— BEGIN —

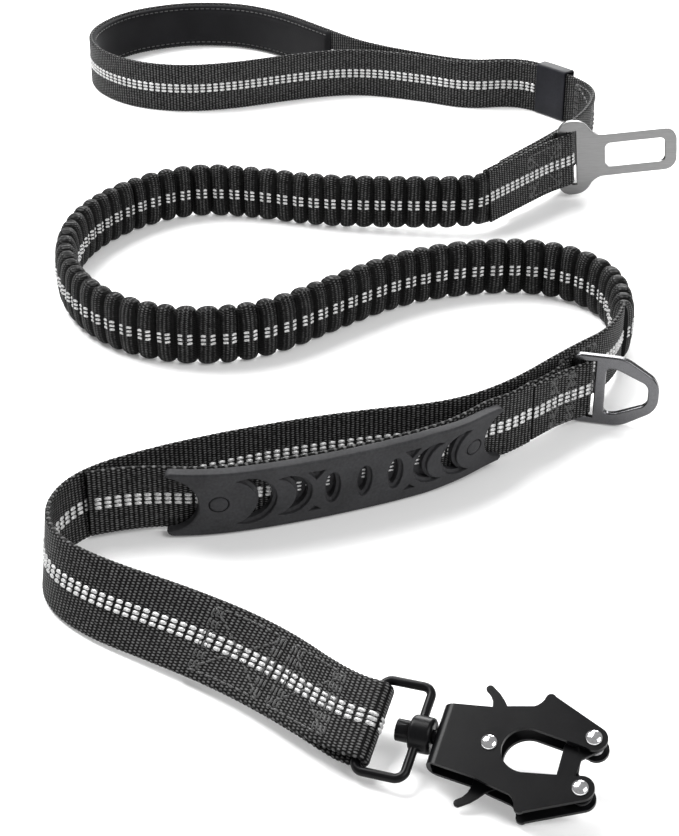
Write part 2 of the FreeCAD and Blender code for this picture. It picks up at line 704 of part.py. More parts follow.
def make_gate(label, sign):
    """A bar across the mouth, hinged at one tip and swinging inwards."""
    steps = flip([
        (21.9, -6.6), (27.2, -6.6), (27.9, 2.0), (32.9, 6.45), (27.9, 10.75, 32.75, 10.9),
        (23.4, 9.2), (21.7, 5.5),
    ], sign)
    body = body_of(label, clip_place())
    hole = circle(GATE_PIVOT_X, sign * GATE_PIVOT_Y, size("gate_rivet_radius") + size("running_gap"))
    low = 0.1
    thick = size("gate_thick")
    offset = low if sign > 0 else -low - thick
    pad(body, outline(steps) + [hole], "Sizes.gate_thick", offset=offset)
    rims(body, "Sizes.gate_rim", (offset, offset + thick))
    top = low + thick
    stub = size("trigger_thick")
    pad(body, [circle(25.57, sign * 7.3, 1.0)], "Sizes.trigger_thick",
        offset=top if sign > 0 else -top - stub)


def coil(x, y, radius, wire, levels):
    """Close turns of spring wire round a rivet, one ring a turn."""
    return [Part.makeTorus(radius, wire, Vector(x, y, z)) for z in levels]


def make_springs():
    turns = coil(0, 0, 2.3, 0.3, [-1.0, -0.35, 0.3, 0.95])
    feature("trigger_spring", Part.makeCompound(turns), clip_place())
    pair = []
    for sign in (1, -1):
        levels = [-sign * z for z in (0.5, 1.1, 1.7, 2.3)]
        pair += coil(GATE_PIVOT_X, sign * GATE_PIVOT_Y, 2.3, 0.27, levels)
    feature("gate_springs", Part.makeCompound(pair), clip_place())


# --- build, check and write ---------------------------------------------------------------------
make_handle()
make_tongue()
make_bungee()
make_lead()
make_d_ring()
make_grip()
make_swivel()
make_clip_body()
make_rivets()
for label, sign in (("trigger_upper", 1), ("trigger_lower", -1)):
    make_trigger(label, sign)
for label, sign in (("gate_upper", 1), ("gate_lower", -1)):
    make_gate(label, sign)
make_springs()
doc.recompute()

os.makedirs("parts", exist_ok=True)
for item in doc.Objects:
    if "Invalid" in item.State or "Error" in item.State:
        raise RuntimeError("%s failed: %s" % (item.Label, item.State))
whole = FreeCAD.BoundBox()
for item in doc.Objects:
    if item.TypeId not in ("PartDesign::Body", "Part::Feature"):
        continue
    if item.Shape.isNull() or not item.Shape.isValid() or not item.Shape.Solids:
        raise RuntimeError("%s has no valid solid" % item.Label)
    item.Shape.exportStep("parts/%s.step" % item.Label)
    whole.add(item.Shape.BoundBox)
    box = item.Shape.BoundBox
    print("%-18s %2d solids %8.0f mm3, z %.2f to %.2f" % (
        item.Label, len(item.Shape.Solids), item.Shape.Volume, box.ZMin, box.ZMax))
print("whole", whole)
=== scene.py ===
"""The looks of a bungee dog leash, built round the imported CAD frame. Metres, the frame's own axes."""
import json
import math
import random

import bmesh
import bpy
import numpy as np
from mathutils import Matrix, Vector
from mathutils.geometry import tessellate_polygon


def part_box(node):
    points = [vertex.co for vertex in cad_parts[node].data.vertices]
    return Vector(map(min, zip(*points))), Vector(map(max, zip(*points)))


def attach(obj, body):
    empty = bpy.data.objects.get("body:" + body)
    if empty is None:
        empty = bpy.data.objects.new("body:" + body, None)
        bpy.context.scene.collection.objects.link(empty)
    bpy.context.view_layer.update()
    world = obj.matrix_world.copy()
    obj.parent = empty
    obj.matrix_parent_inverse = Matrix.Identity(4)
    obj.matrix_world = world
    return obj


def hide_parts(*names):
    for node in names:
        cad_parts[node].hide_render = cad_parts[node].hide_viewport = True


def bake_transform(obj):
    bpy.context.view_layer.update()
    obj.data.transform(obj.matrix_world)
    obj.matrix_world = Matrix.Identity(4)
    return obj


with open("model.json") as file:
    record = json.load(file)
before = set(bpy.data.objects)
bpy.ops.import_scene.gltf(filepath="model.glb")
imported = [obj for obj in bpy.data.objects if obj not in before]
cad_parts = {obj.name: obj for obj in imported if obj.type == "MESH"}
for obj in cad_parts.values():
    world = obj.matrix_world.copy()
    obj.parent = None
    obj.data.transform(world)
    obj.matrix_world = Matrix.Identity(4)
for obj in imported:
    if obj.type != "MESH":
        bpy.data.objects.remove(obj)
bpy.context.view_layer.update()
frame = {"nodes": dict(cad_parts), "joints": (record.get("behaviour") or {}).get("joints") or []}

MM = 0.001
UP = np.array([0.0, 0.0, 1.0])

# Routes of the bands' lower edges: x, y, lift, and lean to the left of travel in degrees.
HANDLE_ROUTE = [
    (0.065, 0.088, 0.004, 0), (0.089, 0.114, 0.006, 0), (0.106, 0.140, 0.005, 0),
    (0.120, 0.173, 0.002, 0), (0.1275, 0.210, 0, 0), (0.099, 0.243, 0, 0), (0.084, 0.251, 0, 0),
    (0.059, 0.2455, 0, 0), (0.030, 0.2605, 0, 0), (-0.005, 0.271, 0, 0), (-0.040, 0.262, 0, 0),
    (-0.074, 0.247, 0, 0), (-0.104, 0.2405, 0, 0), (-0.134, 0.248, 0, 0), (-0.158, 0.272, 0, 0),
    (-0.166, 0.304, 0, 0), (-0.150, 0.339, 0, 0), (-0.122, 0.356, 0, 0), (-0.098, 0.360, 0, 0),
    (-0.074, 0.356, 0, 0), (-0.050, 0.340, 0, 0), (-0.026, 0.312, 0, 0), (-0.001, 0.283, 0, 0),
    (0.031, 0.2644, 0, 0), (0.060, 0.2498, 0, 0), (0.085, 0.2544, 0, 0), (0.101, 0.246, 0, 0),
    (0.109, 0.2367, 0, 0),
]
BUNGEE_ROUTE = [
    (0.0592, 0.0772, 0.0035, 0), (0.049, 0.0718, 0.003, 0), (0.014, 0.0755, 0.0015, 0),
    (-0.026, 0.081, 0, 0), (-0.058, 0.092, 0, 0), (-0.090, 0.096, 0, 0), (-0.119, 0.077, 0, 0),
    (-0.139, 0.045, 0, 0), (-0.1435, 0.008, 0, 0), (-0.133, -0.028, 0, 0), (-0.110, -0.056, 0, 0),
    (-0.078, -0.067, 0, 0), (-0.046, -0.0595, 0, 0), (-0.016, -0.032, 0, 0), (0.014, -0.007, 0, 0),
    (0.048, 0.0045, 0, 0), (0.080, 0.0045, 0, 0), (0.103, -0.013, 0, 0), (0.1105, -0.041, 0, 0),
    (0.1065, -0.065, 0.0005, 0),
]
LEAD_ROUTE = [
    (0.1058, -0.0656, 0.0005, 0), (0.100, -0.089, 0.003, 0), (0.078, -0.1105, 0.004, 0),
    (0.0515, -0.1382, 0.003, 0), (0.027, -0.1485, 0, 0), (-0.008, -0.155, 0, 0),
    (-0.046, -0.1665, 0, 0), (-0.082, -0.183, 0.0001, -3), (-0.109, -0.200, 0.0003, -4),
    (-0.1205, -0.220, 0.00015, 2), (-0.119, -0.243, 0.0003, 12), (-0.104, -0.262, 0.0008, 26),
    (-0.078, -0.2795, 0.0022, 38), (-0.048, -0.3005, 0.0039, 56),
]
STRAP_ROUTE = [
    (0.0607, -0.1368, 0.003, 0), (0.0515, -0.1446, 0.002, 2), (0.042, -0.1485, 0.002, 3),
    (0.026, -0.1615, 0.002, 9), (0.002, -0.174, 0.002, 10), (-0.032, -0.1875, 0.002, 10),
    (-0.064, -0.1965, 0.002, 9), (-0.090, -0.1968, 0.002, 3), (-0.107, -0.2026, 0.0015, 0),
]

WEB_WIDTH, WEB_THICK = 28.0 * MM, 2.2 * MM
RIB_PITCH = 1.85 * MM
DASH_PITCH = 2 * RIB_PITCH
DASH_ROWS = (-1.8 * MM, 0.0, 1.8 * MM)
DOME_RISE = 0.75 * MM

CAMERA_PLACE, CAMERA_TILT, CAMERA_LENS = (-0.015, -0.771, 0.380), 60, 79.45
FLOOR_REACH = 6
SKY_STRENGTH = 0.36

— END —

## PROBLEM TO WORK ON
Please reproduce exactly the lines above, beginning with the first and ending with the line that contains "offset=top if sign", and include nothing outside that range.

## IN RESPONSE
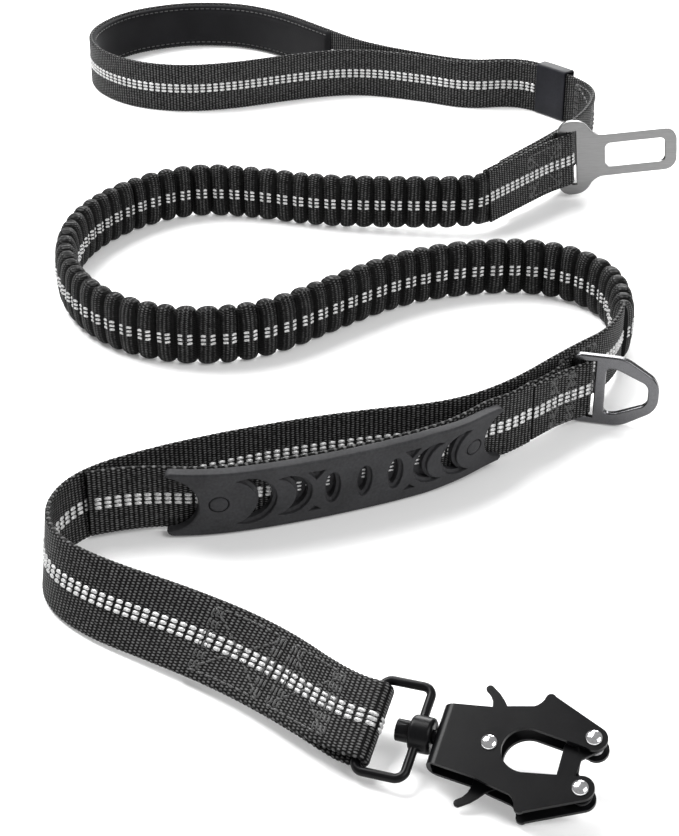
Write part 2 of the FreeCAD and Blender code for this picture. It picks up at line 704 of part.py. More parts follow.
def make_gate(label, sign):
    """A bar across the mouth, hinged at one tip and swinging inwards."""
    steps = flip([
        (21.9, -6.6), (27.2, -6.6), (27.9, 2.0), (32.9, 6.45), (27.9, 10.75, 32.75, 10.9),
        (23.4, 9.2), (21.7, 5.5),
    ], sign)
    body = body_of(label, clip_place())
    hole = circle(GATE_PIVOT_X, sign * GATE_PIVOT_Y, size("gate_rivet_radius") + size("running_gap"))
    low = 0.1
    thick = size("gate_thick")
    offset = low if sign > 0 else -low - thick
    pad(body, outline(steps) + [hole], "Sizes.gate_thick", offset=offset)
    rims(body, "Sizes.gate_rim", (offset, offset + thick))
    top = low + thick
    stub = size("trigger_thick")
    pad(body, [circle(25.57, sign * 7.3, 1.0)], "Sizes.trigger_thick",
        offset=top if sign > 0 else -top - stub)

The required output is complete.